El Gobierno apunta a otro objetivo. Busca marcar una división ideológica entre un país “moderno” que flexibiliza y un país “corporativo” que se resiste al cambio. Con ese esquema, Milei ordena a su electorado y señala a la CGT como guardiana del atraso. La encuesta le permite sostener ese discurso incluso cuando el detalle de los artículos genera rechazo. La narrativa oficial no necesita que la población conozca el proyecto. Necesita que crea que la reforma es sinónimo de progreso.

La CGT, por su parte, intenta instalar el reverso: una reforma que promete empleo sin entender que el empleo se está destruyendo antes de que se vote un solo artículo. Habla de “industricidio” porque no encuentra otro término para describir lo que ya está sucediendo. Su estrategia es convertir el malestar silencioso en resistencia organizada. Su desafío es hacerlo con una imagen pública desgastada y en un país donde el 45 por ciento de los trabajadores ni siquiera está dentro del sistema que dice defender.

Al final, la batalla no se define solo en el Congreso.
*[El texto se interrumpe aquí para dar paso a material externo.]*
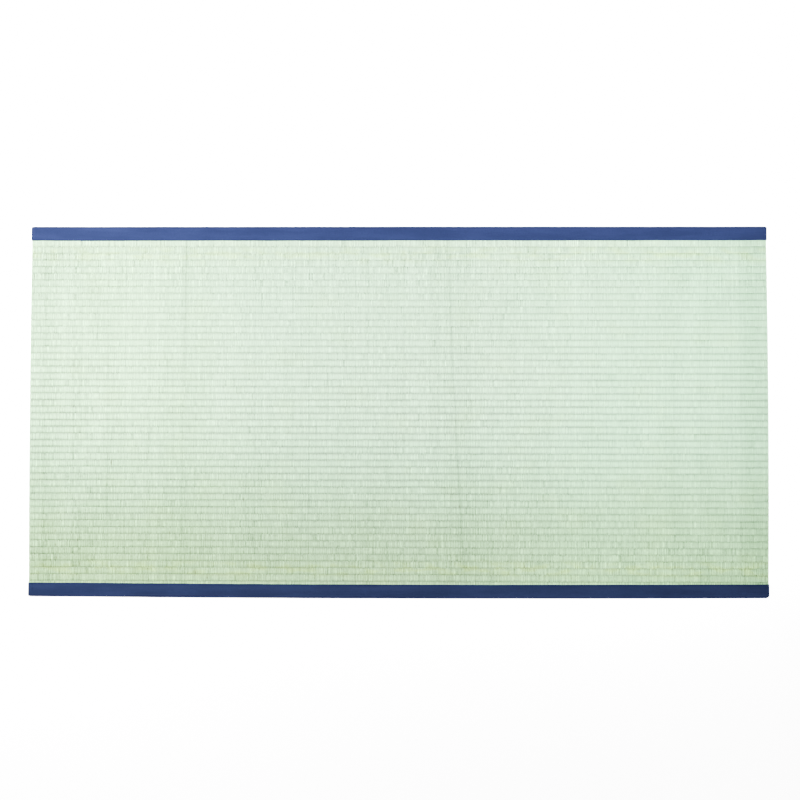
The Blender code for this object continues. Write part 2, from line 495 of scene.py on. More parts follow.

Se define en quién logra apropiarse de la palabra “reforma”. Si se la asocia con futuro, Milei habrá ganado el sentido común. Si se la asocia con ajuste, la CGT habrá logrado instalar su advertencia. El país está en esa bisagra incierta donde un concepto puede volverse política de Estado o sinónimo de abuso. Y en ese punto, ambas partes saben que lo que se discute no es solo el trabajo. Es quién escribe las reglas del juego en la Argentina que viene.

Solo el 43 por ciento apoya la reforma de Milei tal como está; el resto respalda cambios abstractos, no el proyecto concreto que recorta derechos.

Para la CGT, la reforma oficial no crea empleo en recesión: abarata despidos, estira jornadas y debilita obras sociales en un país con 45 por ciento de informalidad.